The market is likely underpricing how much of Apple’s near-term earnings power is being pulled forward by cost timing rather than durable unit economics. The key second-order issue is that gross margin strength now creates a tougher comp later just as leadership transitions can reduce willingness to absorb cost inflation through lower hardware margins; that combination raises the odds of Apple optimizing mix, pricing, and buybacks rather than preserving unit growth at all costs. The real vulnerability is not a one-quarter margin dip but a multi-quarter reset in expectations if memory remains elevated into the next product cycle. If component inflation persists, Apple can still defend EPS through services mix, but that shifts the debate toward monetization quality versus hardware growth, which is usually when multiple compression starts.
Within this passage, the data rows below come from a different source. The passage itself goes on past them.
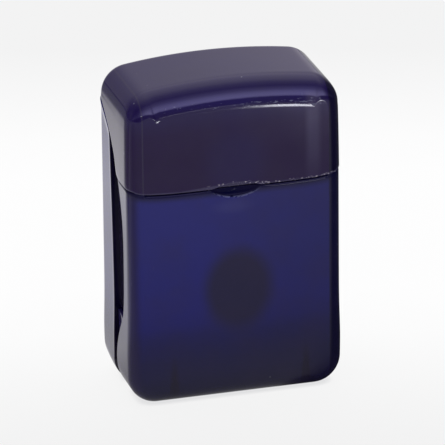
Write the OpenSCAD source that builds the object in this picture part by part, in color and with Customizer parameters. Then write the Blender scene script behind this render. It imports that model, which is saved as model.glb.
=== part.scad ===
// Flip-top dental floss dispenser: a thin two-shell case moulded in one with its lid,
// folded up on two living hinges, round a bobbin of waxed floss and a steel cutter clip.
// Millimetres. Origin: centre of the base. +X right, +Y to the back, +Z up.

/* [Case] */
// Width of the case across its flat sides
body_width = 31.9; // [26:0.1:40]
// Depth of the case from front plane to back plane
case_depth = 16.9; // [14:0.1:22]
// Height of the case to the top of the lid's crown
case_height = 48.5; // [46:0.1:60]
// Radius of the lower corners, seen from the front
corner_base = 4.1; // [3.6:0.1:6]
// Radius of the upper corners, seen from the front
corner_top = 4.2; // [3.6:0.1:6]
// Radius that rounds the front and back faces into the sides
edge_round = 2.1; // [1.4:0.1:2.6]
// Rise of the crowned top across the width
top_crown = 0.8; // [0.3:0.1:2]
// Thickness of the side walls
wall_side = 1.05; // [0.9:0.05:1.3]
// Thickness of the front wall
wall_front = 1.2; // [0.9:0.1:1.6]
// Thickness of the back wall
wall_back = 1.2; // [0.9:0.1:1.5]
// Thickness of the base
wall_base = 1.2; // [1:0.1:1.6]

/* [Parting] */
// Distance from the middle plane back to the back cover's rim
rim_y = 1.0; // [0.4:0.1:2]
// How much further back the rim lies near the base
rim_sweep = 0.6; // [0.2:0.1:0.9]
// Step from the outer skin in to the front shell's tongue
skin_step = 0.45; // [0.35:0.05:0.5]
// Distance from the front plane to the deepest point of the bow in the side
bow_front = 3.65; // [3.2:0.05:5]
// Height of the bow's deepest point
bow_height = 23; // [19:0.5:26]
// Height at which the bow meets the step above the base
bow_low = 11.4; // [10.5:0.1:13]
// Thickness of the back cover's side ears, which fill the bow
ear_wall = 0.8; // [0.6:0.05:0.9]
// Running gap round the ears
ear_gap = 0.12; // [0.08:0.01:0.2]
// Gap between two moulded edges that close on each other
seam_gap = 0.18; // [0.12:0.01:0.25]

/* [Lid] */
// Wall of the lid
lid_wall = 0.95; // [0.8:0.05:1.1]
// Thickness of the lid's crowned top
lid_top_wall = 1.1; // [0.9:0.1:1.5]
// Height of the lid's lower edge at the middle of the front
lid_edge = 32.8; // [31.5:0.1:34]
// How far the lower edge climbs towards the sides
lid_edge_rise = 0.7; // [0.3:0.1:1.2]
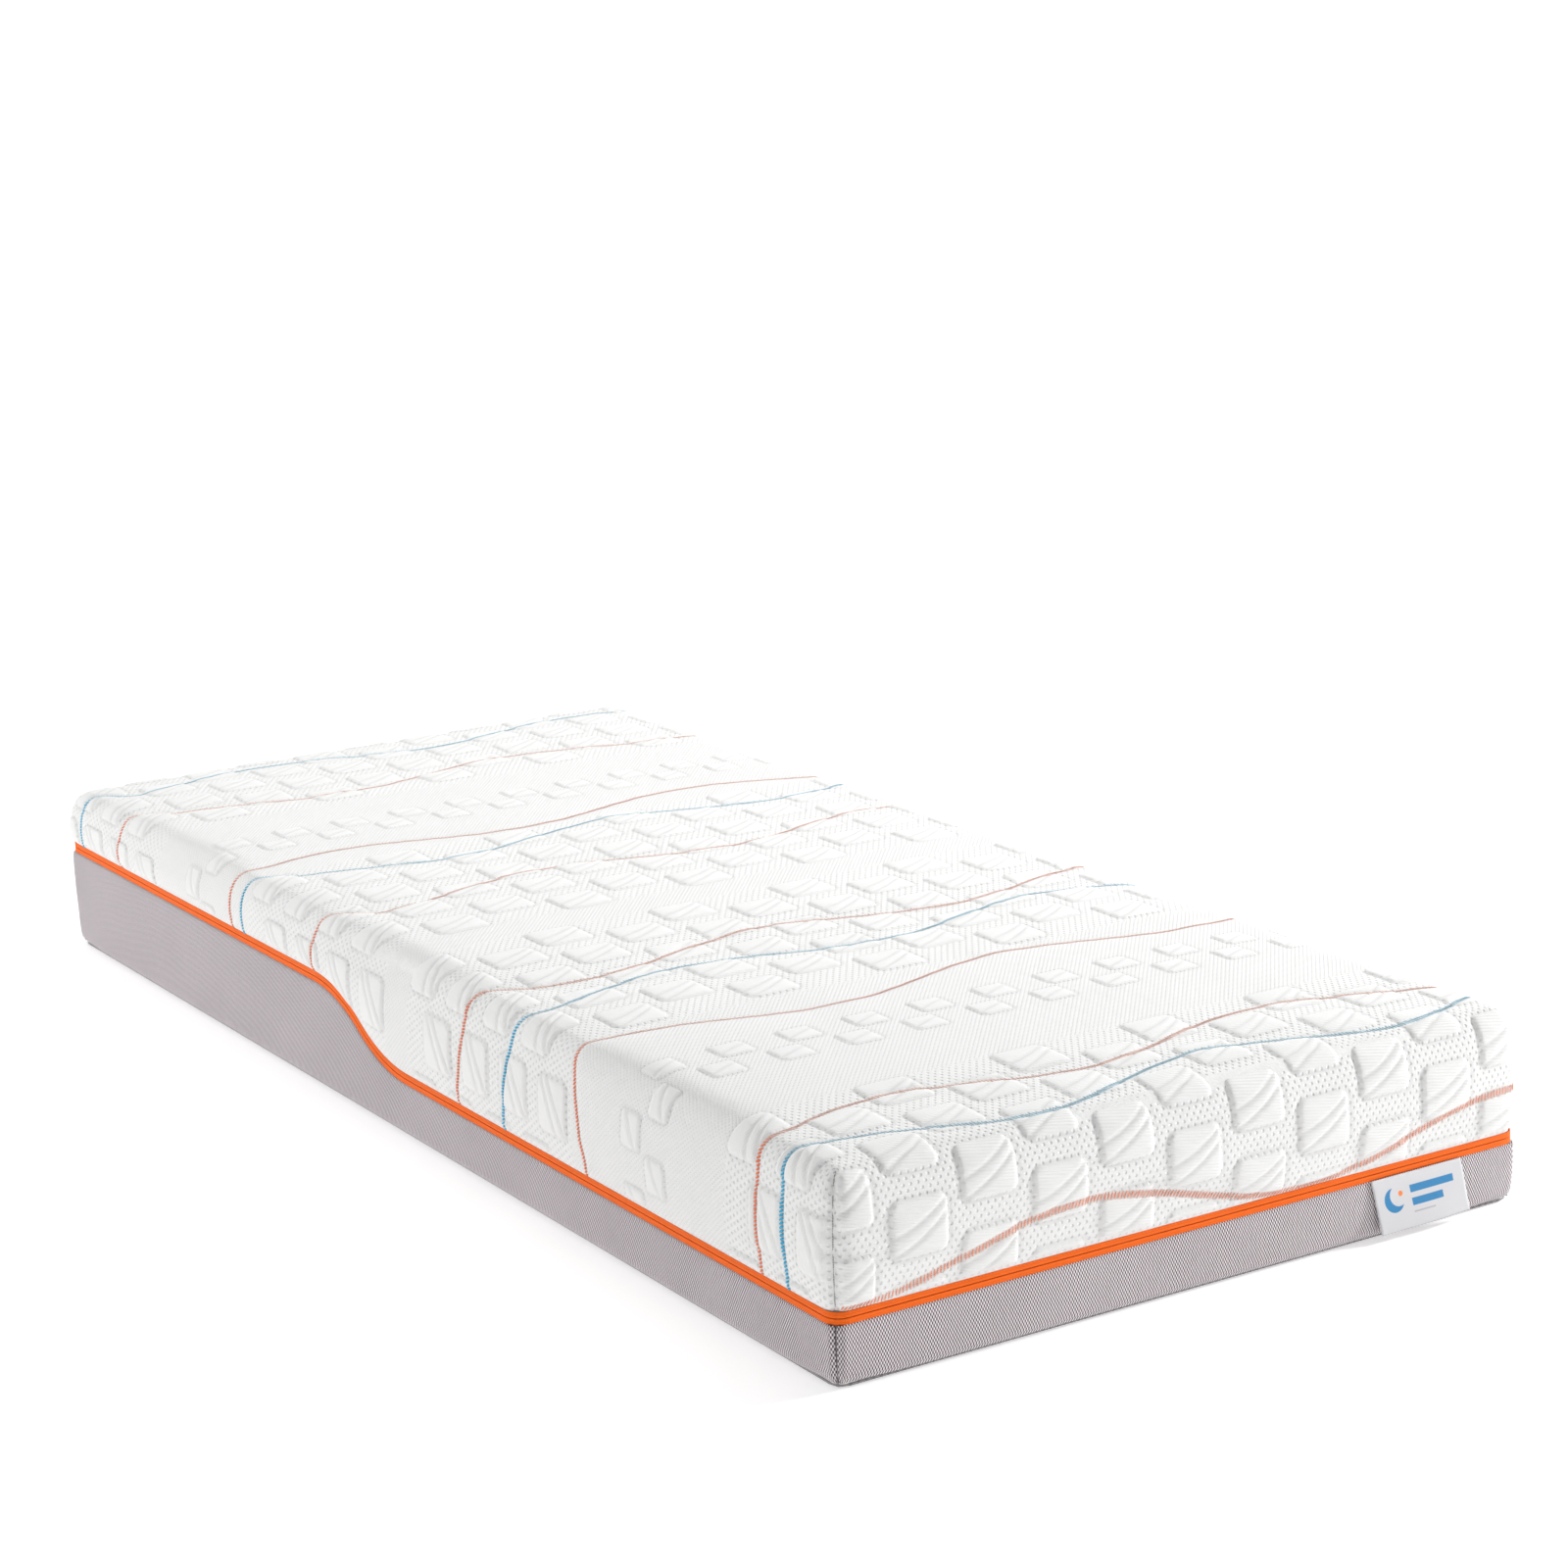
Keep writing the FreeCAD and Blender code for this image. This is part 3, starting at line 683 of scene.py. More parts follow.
panel_end = 2000
block_step = 172.0
small_step = 86.0
big_across, big_down, big_corner, big_puff = 34.0, 31.5, 11.0, 3.4
small_across, small_down, small_corner, small_puff = 21.0, 20.0, 6.0, 2.7
pressed = 0.9
big_blocks = [
    # across of one block, first row, step between rows, rows
    (-424.0, -127.0, 92.0, 5), (-338.0, -84.0, 93.5, 5),
    (-424.0, 663.0, 96.0, 4), (-338.0, 715.0, 92.5, 4),
    (-436.0, 1119.0, 92.0, 4), (-350.0, 1166.0, 92.0, 4),
    (-436.0, 1836.0, 92.0, 5), (-350.0, 1883.0, 90.5, 5),
]
small_blocks = [(-393.0, 453.0), (-435.0, 499.0), (-413.0, 1617.0), (-368.0, 1667.0)]
waves = [
    # middle of the line down the panel, across of one crest, wave length,
    # where it goes over the left edge, where it meets the zip there, colour
    (81.0, -180.0, 510.0, 58.0, 47.0, "blue"), (260.0, -410.0, 530.0, 195.0, 195.0, "salmon"),
    (592.0, -305.0, 525.0, 573.0, 569.0, "salmon"), (673.0, -430.0, 495.0, 610.0, 604.0, "blue"),
    (850.0, -130.0, 510.0, 833.0, 808.0, "salmon"), (1260.0, -60.0, 515.0, 1240.0, 1205.0, "salmon"),
    (1337.0, -210.0, 500.0, 1352.0, 1317.0, "blue"), (1518.0, -390.0, 500.0, 1478.0, 1506.0, "salmon"),
    (1864.0, -295.0, 490.0, 1862.0, 1868.0, "salmon"), (1944.0, -410.0, 475.0, 1908.0, 1918.0, "blue"),
    (2109.0, -150.0, 580.0, 2134.0, 2134.0, "salmon"),
]
wave_height = 26.0
left_edge = -450.0


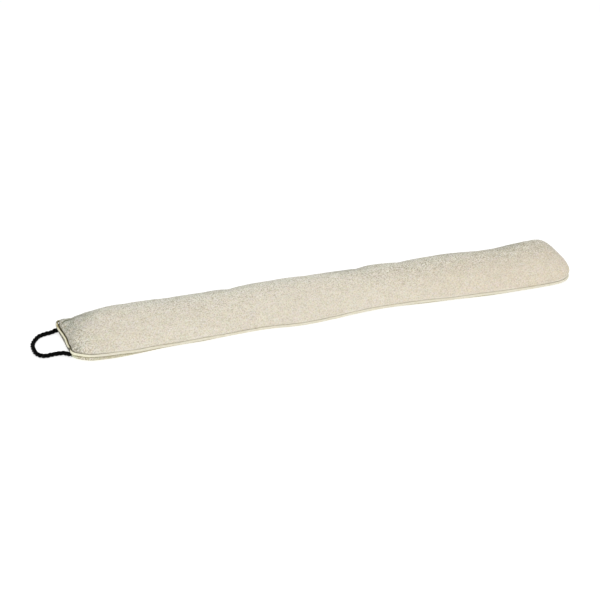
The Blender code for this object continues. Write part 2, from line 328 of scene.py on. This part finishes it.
def makeRope():
    line = throughPoints(np.array(rope["route"]) * mm, rope["step"], closed=False)
    along = directions(line, closed=False)
    side = np.cross(along, np.array([0, 0, 1.0]))
    side /= np.linalg.norm(side, axis=1, keepdims=True)
    top = np.cross(side, along)
    travelled = np.arange(len(line)) * rope["step"]
    turns = np.linspace(0, 2 * math.pi, rope["sides"], endpoint=False)
    twist = 2 * math.pi * rope["yarnTurns"] * travelled[:, None]
    ridge = np.abs(np.cos((rope["yarns"] * turns[None, :] - twist) / 2)) - rope["yarnMiddle"]
    swell = 1 + rope["rootSwell"] * fade(travelled, rope["rootEnds"])
    radius = rope["strandRadius"] * (1 + rope["yarnDepth"] * ridge) * swell[:, None]
    material = ropeMaterial()
    strands = []
    for strand in range(rope["strands"]):
        wind = 2 * math.pi * (travelled / rope["lay"] + strand / rope["strands"])
        out = np.cos(wind)[:, None] * side + np.sin(wind)[:, None] * top
        middle = line + rope["strandOut"] * out
        strandAlong = directions(middle, closed=False)
        out -= (out * strandAlong).sum(axis=1, keepdims=True) * strandAlong
        out /= np.linalg.norm(out, axis=1, keepdims=True)
        rings = ringsAlong(middle, radius, rope["sides"], out, np.cross(strandAlong, out))
        rings[:, :, 2] = np.maximum(rings[:, :, 2], 0)       # pressed flat where it lies on the floor
        strands.append(lapGrid("strand", rings, material, closed=False))
    with bpy.context.temp_override(
            active_object=strands[0], object=strands[0],
            selected_objects=strands, selected_editable_objects=strands):
        bpy.ops.object.join()
    loop = strands[0]
    loop.name = "ropeLoop"
    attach(loop, "root")
    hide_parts("rope_loop")
    print("rope loop made")


# the seam, which the piping and the cover follow
seamShape = {
    # a ring of the piping's solid is 4 mm across, and the next ring is further away than this
    "ringReach": 4.2 * mm,
    # the loop end's rear corner is a little squarer than in its solid
    "corner": (-447 * mm, 60 * mm),
    "cornerReach": 5.5 * mm,
    "cornerPush": 1.7 * mm,      # towards the rope
    "cornerLift": 0.5 * mm,
}


def seamLine(step):
    # from the middles of the rings of the piping's solid
    solid = points(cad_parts["piping"].data)
    solid = np.unique(np.round(solid, 6), axis=0)
    tree = treeOf(solid)
    waiting = set(range(len(solid)))
    middles = []
    while waiting:
        near = tree.find_range(solid[min(waiting)], seamShape["ringReach"])
        ring = [index for _, index, _ in near if index in waiting]
        waiting -= set(ring)
        middles.append(solid[ring].mean(axis=0))
    ordered = [middles.pop(int(np.argmin([place[0] for place in middles])))]
    while middles:
        nearest = int(np.argmin([np.linalg.norm(place - ordered[-1]) for place in middles]))
        ordered.append(middles.pop(nearest))
    line = np.array(ordered)
    turning = np.cross(line[:, :2], np.roll(line[:, :2], -1, axis=0)).sum()
    if turning < 0:              # so that it runs anticlockwise, seen from above
        line = line[::-1]
    return throughPoints(line, step, closed=True)


def squaredCorner(places):
    x, y = seamShape["corner"]
    share = bell(np.hypot(places[:, 0] - x, places[:, 1] - y), seamShape["cornerReach"])
    places[:, 0] -= seamShape["cornerPush"] * share
    places[:, 2] += seamShape["cornerLift"] * share
    return places


class Seam:
    def __init__(self, step):
        self.line = squaredCorner(seamLine(step))
        self.step = step
        self.along = directions(self.line, closed=True)
        self.into = np.cross(np.array([0, 0, 1.0]), self.along)
        self.into /= np.linalg.norm(self.into, axis=1, keepdims=True)
        self.tree = treeOf(self.line)

    def near(self, places):
        # for each place: the seam's nearest point, how far in and up from it the place is, and how far away
        index = np.array([self.tree.find(place)[1] for place in places])
        away = places - self.line[index]
        inward = (away * self.into[index]).sum(axis=1)
        return index, inward, away[:, 2], np.linalg.norm(away, axis=1)


# the piping: cloth wrapped round a cord
piping = {
    "radius": 2.0 * mm,
    "step": 1.5 * mm,
    "sides": 24,
    "unevenness": 0.05,          # share of the radius
    "unevenSize": 14 * mm,
    "stitchPitch": 3.2 * mm,
    "stitchDepth": 0.03,         # share of the radius
    # along the loop end, each with half its length: painted shadow in dark spots, painted shade on the part
    # under the overhanging panel, a pinch
    "notches": ((-32 * mm, 3.3 * mm), (56 * mm, 3.2 * mm)),
    "shaded": (42 * mm, 7 * mm),
    "pinched": (-35.5 * mm, 3.2 * mm),
    "pinch": 0.25,               # share of the radius
    # the way to the gap beside it, inward and upward; what follows it is measured from -1, outside, to 1
    "towardGap": (0.9, 0.44),
    "shadedSide": (-0.4, 0.2),
    "tanSide": (0.45, 0.9),
    "darkSide": (-0.42, -0.8),
    "notchSide": (-0.2, 0.6),
    # where a state is none and where it is full, in mm: along x or y, or up from the seam
    "highlightX": (-395, -430),
    "highlightRearY": 62,
    "loopEndX": (-434, -440),
    "beneathZ": (-0.5, -1.8),
    "beneathY": (-20, -40),
    "darkY": (-41, -36),
    "plain": (0.75, 0.70, 0.545),
    "plainPaler": (0.82, 0.785, 0.655),
    # the colours of the painted highlight and the painted shades, laid one over the next in this order
    "colors": {
        "paintedHighlight": (1.0, 0.965, 0.74),
        "gapSideShade": (0.42, 0.345, 0.115),
        "outerSideShade": (0.14, 0.14, 0.105),
        "notchShadow": (0.022, 0.027, 0.007),
    },
    "twillScale": (900, 900, 1),
    "fibreSize": 1.1 * mm,
}


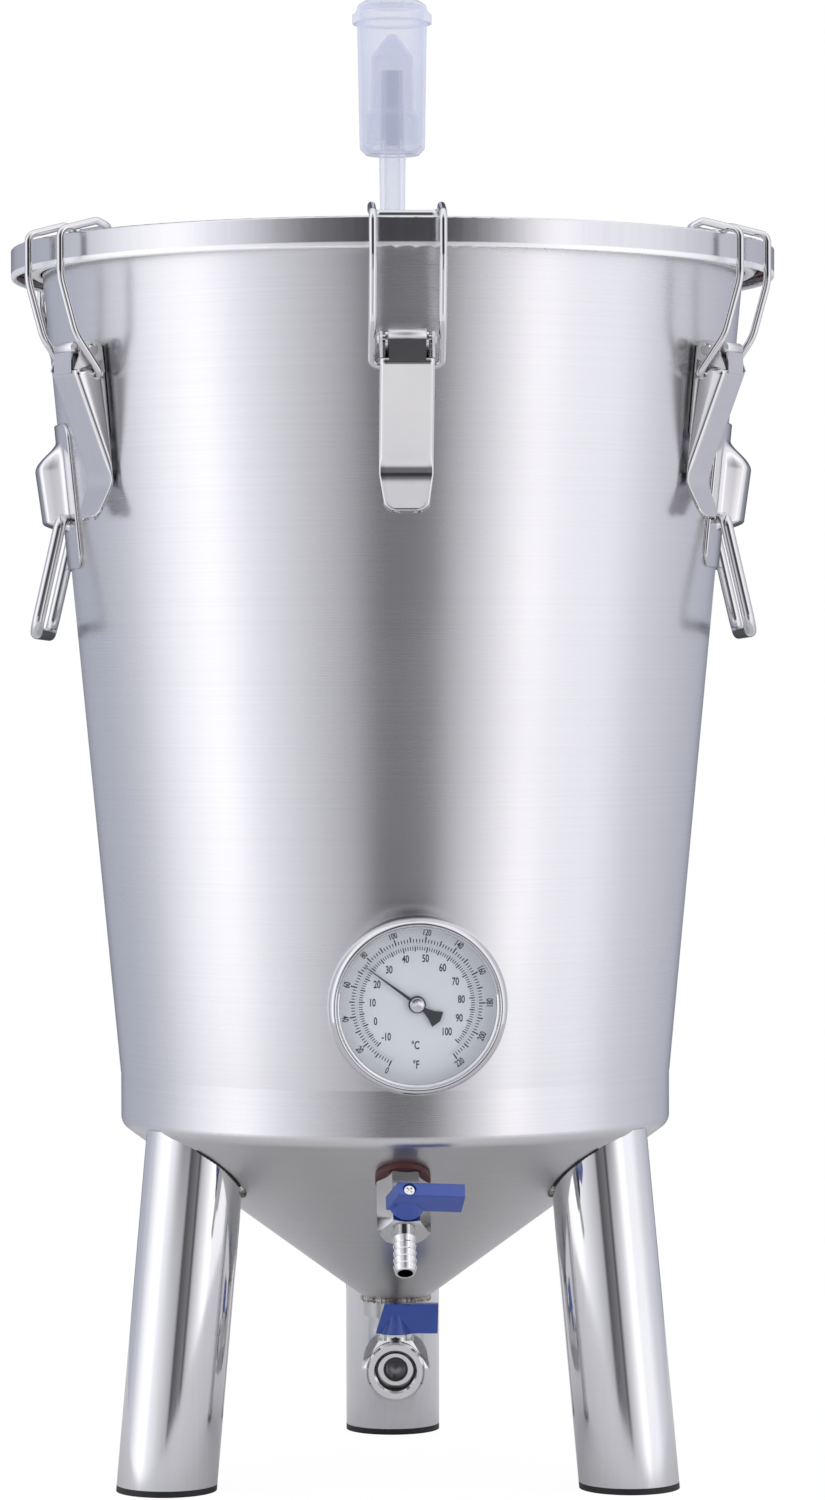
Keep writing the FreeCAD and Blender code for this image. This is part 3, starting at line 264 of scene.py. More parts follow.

Suppliers and ecosystem partners with less pricing power should feel the squeeze first, especially where Apple can reroute demand toward alternate specs or defer configurations. On governance, the leadership handoff is probably less disruptive operationally than the market headline implies, but it matters for capital allocation signaling. A hardware-engineering CEO may be more willing to tolerate product-led margin pressure to protect share, which could be bullish for shipments and bearish for near-term margins — the opposite of what current valuation seems to discount. The consensus appears to be anchoring on continuity and ignoring that a new CEO can change the trade-off between growth and profitability at exactly the wrong time in the cost cycle. The contrarian setup is that the stock may be range-bound until the market gets either hard evidence of memory cost pass-through or a clear demand pause in the next two quarters. That makes the next few earnings prints a catalyst-rich window: any guide to flat or down gross margin with intact demand should pressure the multiple, while a surprise pricing action or mix shift could stabilize it. In either case, the direction of estimate revisions matters more than the one-time leadership headline.